There is an alternative, of course, to such doomsday scenarios, and it’s one that the ruling elites are very well aware of, in China as elsewhere. This is how the Economist put it:
“As students of Karl Marx and of history, China’s party leaders will know that labour movements can begin with economic grievances and end in political revolt. By concentrating people in one place, Marx argued, factories turn a crowd of strangers into a ‘class’: conscious of its interests, united with each other and against the boss.”

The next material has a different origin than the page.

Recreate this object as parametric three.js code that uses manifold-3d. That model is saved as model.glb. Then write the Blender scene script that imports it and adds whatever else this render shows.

And a working class organised politically could take the initiative out of capital’s hands and develop instead in a socialist direction. The Economist doesn’t mention such a possibility and probably wouldn’t take the prospect that seriously anyway. Perhaps it will be proved right to do so. But it’s where socialists place their hopes nonetheless. As a 20-year-old strike leader at a Honda plant in Foshan, Li Xiaojuan, quoted in the Guardian (30 June), says, “we must not let the representatives of capital divide us”. Workers in this country could do worse than follow developments in China very closely, and imitate their very fine example. The struggles must, however, turn not only political but socialist if our efforts are to do more than merely lay the ground for a new round of capitalist exploitation – or worse.